I believe people take youth for granted. I believe there are so many youth out there going through hard things that most people will never understand, even if they once went through it themselves. The mind of an adolescent is full of things that most adults once knew inside also, but have now forgotten. Like an infant that cries when it has a need that must be fulfilled, the adolescent mind will long for some form of fulfilment. The problem is- the needs of these kids are most often times not met. Many teenagers have creativity inside their heads, a passion, a love, which many adults have succeeded in repressing upon their entry into the adult world in order to fit into modern-day society.
I believe what most people forget is that adolescents do not “rebel” because they are failures at becoming adults and “growing up”. Most teenagers have passions and fire in their soul that they do not know how to positively express. It is an internal power with a great lack of “language” to speak about their power. They are not some sort of failure at being “normal”, in fact, most “street kids” have more active and creative imaginations than the average person. They choose to not participate in the corporate warfare that is most people’s normal lives because they do not see it fit. They see a better way of life.
The fact is- many of these youth do not get to engage their imaginations in positive and essential life work because many street kids don’t have good home lives. They lack the stones at the bottom necessary to climb their way up. Many of them lack financial or educational resources to give them the essential “language” they need to proceed and be successful in their visions. Most are constantly reminded of their misbehaviour, their amoralism, their failure, their inability to fit in, and their unlikelihood to be successful.
In all my years of struggles as a youth the thing that really pushed me forward was a small few who believed in me, that gave me the little ounce of courage I needed to see my vision as a reality. All the “direction” and “discipline” in the world could not have changed me, but would only result in alienating and estranging me from society further. What I needed was time. I needed time to accept myself as who I was as a member of society. Not a failure member at this kind of society, but a potential member of a better society; a society which I could not only be a part of, but that I could help create, build, and fight for.
There will always be street kids because there will always be creative minds that refuse to conform to something they see as unfit, and there will always be people there to suppress them. The great part about this is realising that there are creative minds out there who are simply being stunted by labels and inequalities in society. My breakthrough really occurred over a period of time I spent discovering myself after high school. I realised that I didn’t want to be a social worker because I wanted to “help people”. These people are not sick and they do not need to be cured. Most of these kids will deal with people their whole lives who only want them to “get better” so they can once again become economic participants in our capitalist society. When really, what these kids really need is get the resources they need to get back on their feet so they can unleash to the world what is in their notebooks.

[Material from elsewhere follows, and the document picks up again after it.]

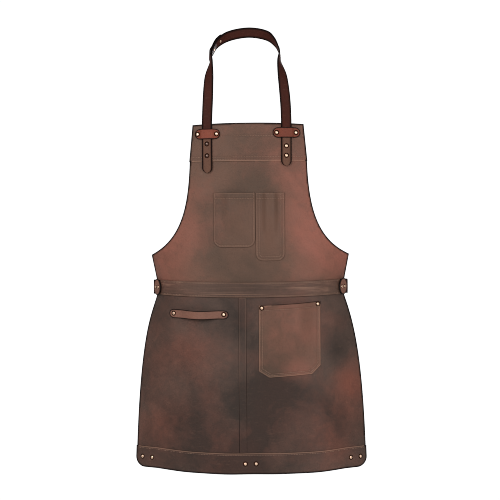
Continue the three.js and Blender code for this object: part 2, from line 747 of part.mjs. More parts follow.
// An anchor is the strap's end: riveted under the side tab, it leaves the apron's side towards the back.
function anchorStrap(side) {
  const edges = [side * ANCHOR_X, side * ANCHOR_END];
  const area = {
    left: Math.min(...edges), right: Math.max(...edges),
    top: waistMiddle - BELT_WIDTH / 2, bottom: waistMiddle + BELT_WIDTH / 2,
  };
  const riveted = toSolid(sheet(area, anchorLayer, BELT_THICKNESS));
  const onSide = [ANCHOR_END - 3, ANCHOR_END].map((x) => {
    const point = onFace(side * x, waistMiddle, beltMiddleLayer).setZ(beltZ);
    return { point, across: upright };
  });
  const end = BELT_TURN_Y - BELT_WIDTH / 2 - BELT_TURN_GAP;
  const free = [beltStation(side * (BELT_SIDE + 3), end - 10), beltStation(side * BELT_SIDE, end)];
  const leaving = ribbon(strapPath([...onSide, ...free]), beltSize, { steps: 8 });
  return toGeometry(riveted.add(toSolid(leaving)));
}

function tabOutline(side) {
  const outline = new THREE.Shape();
  outline.absellipse(side * TAB_X, -waistMiddle, TAB_SPAN / 2, TAB_HEIGHT / 2, 0, Math.PI * 2, false, 0);
  return outline;
}

function tabSpots() {
  for (const [name, side] of [['left', -1], ['right', 1]]) {
    const spread = TAB_SPAN * 0.2;
    const front = tabLayer + HIDE;
    faceSpot(`tab_rivet_${name}_1`, side * (TAB_X - spread), waistMiddle, firstLayer, front);
    faceSpot(`tab_rivet_${name}_2`, side * (TAB_X + spread - 1), waistMiddle, firstLayer, front);
  }
}

const backY = BELT_BACK - NECK_DEPTH;

// One half of the waist strap in plan, from the apron's side to where it runs straight across the back.
function beltStations(side, setback) {
  const half = BELT_WIDTH / 2;
  return [
    beltStation(side * BELT_SIDE, BELT_TURN_Y - half),
    beltStation(side * (BELT_SIDE - 2), BELT_TURN_Y + half),
    beltStation(side * 0.9 * BELT_SIDE, 0.62 * backY),
    beltStation(side * 0.73 * BELT_SIDE, 0.88 * backY - setback),
    beltStation(side * 0.54 * BELT_SIDE, 0.985 * backY - setback),
    beltStation(side * 0.46 * BELT_SIDE, backY - setback),
  ];
}

// The strap narrows to a round end where it turns about the apron's side.
function roundedStart(path) {
  const start = path(0).point;
  const radius = BELT_WIDTH / 2;
  return (share) => {
    const run = Math.min(radius, path(share).point.distanceTo(start));
    return Math.max(radius * 0.2, Math.sqrt(radius ** 2 - (radius - run) ** 2));
  };
}

function boxBetween(low, high) {
  const box = new THREE.BoxGeometry(high.x - low.x, high.y - low.y, high.z - low.z);
  box.translate((low.x + high.x) / 2, (low.y + high.y) / 2, (low.z + high.z) / 2);
  return box;
}

// A round bar along Z at a place in plan.
function uprightBar(x, y, radius, length) {
  const bar = new THREE.CylinderGeometry(radius, radius, length, BAR_SIDES);
  bar.rotateX(Math.PI / 2);
  bar.translate(x, y, beltZ);
  return bar;
}

const foldRadius = BAR_RADIUS + BAR_ROOM + BELT_THICKNESS;
const tailOverFold = foldRadius + BELT_THICKNESS / 2 + TAIL_GAP / 2;
const tailOverStrap = BELT_THICKNESS + TAIL_GAP;
const leftSetback = ROLLER_RADIUS + BELT_THICKNESS / 2 + STRAP_TO_ROLLER - BUCKLE_RISE;
const slotHalf = PRONG_WIDTH / 2 + BAR_ROOM;

// The right half folds round the buckle's heel bar, with a slot for the prong.
function rightBelt() {
  const straight = [beltStation(BUCKLE_X + 50, backY), beltStation(BUCKLE_X, backY)];
  const path = strapPath([...beltStations(1, 0), ...straight]);
  const strap = toSolid(ribbon(path, beltSize, { steps: 40, half: roundedStart(path) }));
  const fold = toSolid(uprightBar(BUCKLE_X, backY, foldRadius, BELT_WIDTH));
  const barHole = toSolid(uprightBar(BUCKLE_X, backY, BAR_RADIUS + BAR_ROOM, BELT_WIDTH + 2));
  const slot = toSolid(boxBetween(
    new THREE.Vector3(BUCKLE_X - foldRadius - 1, backY - foldRadius - 1, beltZ - slotHalf),
    new THREE.Vector3(BUCKLE_X + foldRadius + 3, backY + foldRadius + 1, beltZ + slotHalf),
  ));
  return toGeometry(strap.add(fold).subtract(barHole).subtract(slot));
}

// The left half passes under the roller, over the heel bar and on as the loose tail.
function leftBelt() {
  const under = backY - leftSetback;
  const roller = BUCKLE_X - BUCKLE_LENGTH;
  const path = strapPath([
    ...beltStations(-1, leftSetback),
    beltStation(roller - 25, under),
    beltStation(roller, under),
    beltStation(roller + 9, under + 0.7),
    beltStation(BUCKLE_X - 6, backY + tailOverFold - 0.3),
    beltStation(BUCKLE_X + 3, backY + tailOverFold),
    beltStation(BUCKLE_X + 11, backY + tailOverFold - 1.6),
    beltStation(BUCKLE_X + 21, backY + tailOverStrap),
    beltStation(TAIL_END_X - 30, backY + tailOverStrap),
    beltStation(TAIL_END_X, backY + tailOverStrap),
  ]);
  const strap = toSolid(ribbon(path, beltSize, { steps: 72, half: roundedStart(path) }));
  const slot = toSolid(boxBetween(
    new THREE.Vector3(BUCKLE_X - 18, backY - 4, beltZ - slotHalf),
    new THREE.Vector3(BUCKLE_X + 3.5, backY + tailOverFold + 4, beltZ + slotHalf),
  ));
  return toGeometry(strap.subtract(slot));
}

// The frame: a round heel bar and end bar between two side rails.
function buckleFrame() {
  const railInner = BELT_WIDTH / 2 + RAIL_ROOM;
  const span = 2 * railInner + RAIL_THICKNESS;
  const rail = new THREE.Shape();
  const lean = Math.atan2(BUCKLE_RISE, -BUCKLE_LENGTH);
  rail.absarc(0, 0, RAIL_RADIUS, lean + Math.PI / 2, lean - Math.PI / 2, false);
  rail.absarc(-BUCKLE_LENGTH, BUCKLE_RISE, RAIL_RADIUS, lean - Math.PI / 2, lean + Math.PI / 2, false);
  const options = { depth: RAIL_THICKNESS, bevelEnabled: false, curveSegments: 6 };
  let frame = toSolid(uprightBar(BUCKLE_X, backY, BAR_RADIUS, span));
  frame = frame.add(toSolid(uprightBar(BUCKLE_X - BUCKLE_LENGTH, backY + BUCKLE_RISE, BAR_RADIUS, span)));
  for (const low of [railInner, -railInner - RAIL_THICKNESS]) {
    const side = new THREE.ExtrudeGeometry(rail, options);
    side.translate(BUCKLE_X, backY, beltZ + low);
    frame = frame.add(toSolid(side));
  }
  return toGeometry(frame);
}

function buckleRoller() {
  const half = BELT_WIDTH / 2 + RAIL_ROOM - SEAM_GAP;
  const inner = BAR_RADIUS + BAR_ROOM;
  const profile = [
    new THREE.Vector2(inner, -half),
    new THREE.Vector2(ROLLER_RADIUS, -half),
    new THREE.Vector2(ROLLER_RADIUS, half),
    new THREE.Vector2(inner, half),
    new THREE.Vector2(inner, -half),
  ];
  const roller = new THREE.LatheGeometry(profile, BAR_SIDES);
  roller.rotateX(Math.PI / 2);
  roller.translate(BUCKLE_X - BUCKLE_LENGTH, backY + BUCKLE_RISE, beltZ);
  return closed(roller);
}

// The prong rings the heel bar and rests on the roller.
function buckleProng() {
  const ringRadius = BAR_RADIUS + BAR_ROOM + 1.7;
  const ring = toSolid(uprightBar(BUCKLE_X, backY, ringRadius, PRONG_WIDTH));
  const hole = toSolid(uprightBar(BUCKLE_X, backY, BAR_RADIUS + BAR_ROOM, PRONG_WIDTH + 2));
  const half = PRONG_THICKNESS / 2;
  const root = ringRadius - half;
  const tipRise = BUCKLE_RISE + ROLLER_RADIUS + PRONG_GAP + half;
  const finger = new THREE.Shape();
  finger.moveTo(0, root + half);
  finger.lineTo(-BUCKLE_LENGTH - 3, tipRise + half);
  finger.lineTo(-BUCKLE_LENGTH - 5, tipRise - half / 2);
  finger.lineTo(-BUCKLE_LENGTH - 3, tipRise - half);
  finger.lineTo(0, root - half);
  const bar = new THREE.ExtrudeGeometry(finger, { depth: PRONG_WIDTH, bevelEnabled: false });
  bar.translate(BUCKLE_X, backY, beltZ - PRONG_WIDTH / 2);
  return toGeometry(ring.add(toSolid(bar)).subtract(hole));
}

// A leather loop that slides along the doubled strap and holds the tail down.
function beltKeeper() {
  const innerHalf = BELT_WIDTH / 2 + BELT_KEEPER_ROOM;
  const inside = backY - BELT_THICKNESS / 2 - BELT_KEEPER_ROOM;
  const outside = backY + tailOverStrap + BELT_THICKNESS / 2 + BELT_KEEPER_ROOM;
  const outer = toSolid(boxBetween(
    new THREE.Vector3(BELT_KEEPER_X, inside - HIDE, beltZ - innerHalf - HIDE),
    new THREE.Vector3(BELT_KEEPER_X + BELT_KEEPER_WIDTH, outside + HIDE, beltZ + innerHalf + HIDE),
  ));
  const hole = toSolid(boxBetween(
    new THREE.Vector3(BELT_KEEPER_X - 1, inside, beltZ - innerHalf),
    new THREE.Vector3(BELT_KEEPER_X + BELT_KEEPER_WIDTH + 1, outside, beltZ + innerHalf),
  ));
  return toGeometry(outer.subtract(hole));
}

function addWaistStrap() {
  for (const [name, side] of [['left', -1], ['right', 1]]) {
    const tab = patch(tabOutline(side), tabLayer, HIDE);
    addPiece(`side_tab_${name}`, punched(tab), HIDE_RED);
    addPiece(`waist_strap_anchor_${name}`, punched(anchorStrap(side)), STRAP_RED);
  }
  addPiece('waist_strap_right', rightBelt(), STRAP_RED);
  addPiece('waist_strap_left', leftBelt(), STRAP_RED);
  addPiece('buckle_frame', buckleFrame(), STEEL);
  addPiece('buckle_roller', buckleRoller(), STEEL);
  addPiece('buckle_prong', buckleProng(), STEEL);
  addPiece('belt_keeper', beltKeeper(), HIDE_RED);
}

// ---- Assembly ----

keeperSpots();
strapSpots();
skirtSpots();
tabSpots();
addBib();
addNeckStrap();
addWaistBand();
addSkirt();
addSkirtFittings();
addWaistStrap();
for (const spot of rivetSpots) {
  addRivet(spot);
}

export default model;
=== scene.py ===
"""A leather welding apron, dressed over its CAD frame. Metres, +Z up, the apron's face towards -Y."""
import json
import math

import bmesh
import bpy
import numpy as np
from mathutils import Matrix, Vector
from mathutils.geometry import delaunay_2d_cdt


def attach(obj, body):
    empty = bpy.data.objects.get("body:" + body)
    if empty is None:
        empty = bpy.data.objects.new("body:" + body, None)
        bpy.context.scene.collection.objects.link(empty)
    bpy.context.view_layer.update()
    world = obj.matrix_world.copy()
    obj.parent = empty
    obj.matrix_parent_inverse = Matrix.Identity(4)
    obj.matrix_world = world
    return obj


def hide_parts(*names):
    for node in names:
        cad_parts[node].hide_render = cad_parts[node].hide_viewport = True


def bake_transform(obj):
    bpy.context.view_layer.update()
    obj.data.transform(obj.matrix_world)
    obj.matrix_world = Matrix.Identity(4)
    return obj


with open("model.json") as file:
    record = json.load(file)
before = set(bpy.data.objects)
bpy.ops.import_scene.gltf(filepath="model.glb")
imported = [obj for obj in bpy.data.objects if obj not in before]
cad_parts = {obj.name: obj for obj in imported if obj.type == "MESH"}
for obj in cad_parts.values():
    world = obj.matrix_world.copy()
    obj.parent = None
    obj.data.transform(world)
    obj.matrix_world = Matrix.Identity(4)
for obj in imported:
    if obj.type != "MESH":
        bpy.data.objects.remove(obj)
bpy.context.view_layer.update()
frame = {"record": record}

MM = 0.001

# ---- Sizes of the real piece, in millimetres, as in the CAD model, with the hide's waves and bows added ----

NECK_DEPTH = 110
NECK_RISE = 261
APRON_LENGTH = 914
HIDE = 2
SEAM_GAP = 0.5
WAIST_HALF = 250
SWEEP_AT_TOP = 84
SWEEP_AT_HEM = 44
WAIST_PULL = 30
WAIST_PULL_REACH = 60
WAIST_SAG = 7
WAIST_SAG_REACH = 90
HEM_BOW = 8
HEM_LIFT = 4
SKIRT_FOLD = 3.0
SKIRT_RIPPLE = 1.6
CHEST_DIP = 0.9
CHEST_RIPPLE = 0.6
WAIST_DROP = 408
WAIST_HEIGHT = 40
WAIST_LAP = 12
WAIST_BOTTOM = WAIST_DROP + WAIST_HEIGHT
WAIST_LAYER = HIDE + 1.6
SKIRT_TOP = WAIST_DROP + WAIST_LAP + 1.5
BIB_TOP_HALF = 145
BIB_CHEST_HALF = 154
BIB_CHEST_DROP = 94
BIB_CORNER_HALF = WAIST_HALF + 15
BIB_CORNER_DROP = WAIST_DROP - 67
TOP_BAND_HEIGHT = 97
TOP_BOW = 3.5
TOP_SEAM_DROP = 31
BAND_SEAM_INSETS = (5, 11)
WAIST_SEAM_INSETS = (4, 36)
HEM_SEAM_INSET = 5
THREAD_INSET = 3
SEAM_END = 5
SKIRT_HEM_HALF = WAIST_HALF + 62
SKIRT_FLARE_REACH = 165
SEAM_X = -17
SEAM_STRIP_WIDTH = 20
STRIP_THICKNESS = 0.6
HEM_HEIGHT = 55
HEM_CORNER = 25
HEM_TOP = APRON_LENGTH - HEM_HEIGHT

STRAP_WIDTH = 27.5
STRAP_THICKNESS = 3
LEFT_STRAP_X = -106
RIGHT_STRAP_X = 100
NECK_RADIUS = 91
NECK_SHIFT = -6
FOLD_FOOT = -7
FOLD_RISE = 4
LEFT_TAIL_DROP = 127
RIGHT_END_DROP = 110
NECK_FACETS = 64
NECK_STEPS = 32
LAP_START = 18 / NECK_FACETS
LAP_END = 27 / NECK_FACETS
LAP_RAISE = STRAP_THICKNESS + 1
KEEPER_HEIGHT = 27
KEEPER_RIVET_REACH = STRAP_WIDTH / 2 + 10.9
# Each keeper is (side, x, drop, reach beyond its left rivet, reach beyond its right rivet).
KEEPERS = (("left", LEFT_STRAP_X, 25, 7.4, 9.4), ("right", RIGHT_STRAP_X, 23, 10.4, 11.4))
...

It has taken me a long time to get to this place of self- assurity. I no longer get down on myself for being different from most people. In fact, I thank my lucky stars for it. What I have realised is that I have a voice. I have experience. I have ideas. After enduring many hardships in adolescence, I have gotten myself to the point where I have freed myself from society trying to clip my wings by telling me I wasn’t normal because I wasn’t like most people. Something I once saw as my biggest flaw has now become my greatest source of inner power.
I never saw myself in university, EVER. But here I am. I love what I am learning about. Every day I am so grateful for my journey and the people who have helped me along the way. I feel like of all my crazy thoughts and emotions, my education is what will give me the “language” for the things I need to do. My education will provide the backbone for the body of ideas in me that is slowly getting stronger.
I would just like to close with a thought. Street kids are not street kids. They are not social inadequates. They are not bums. They are not lazy junkies. They are humans. Not only that- but they are humans with big brilliant brains that most of us cannot understand. They do not need a magical emotional prescription that will return them to normality. They need resources. They need homes. They need support. They need their health. They need love. They need people to stop trying to put them into boxes. They need these things so that they can enter the world at their strongest and most vibrant so they can inspire the rest of us to make some serious change. We need them crazy and wonderful, just as they are.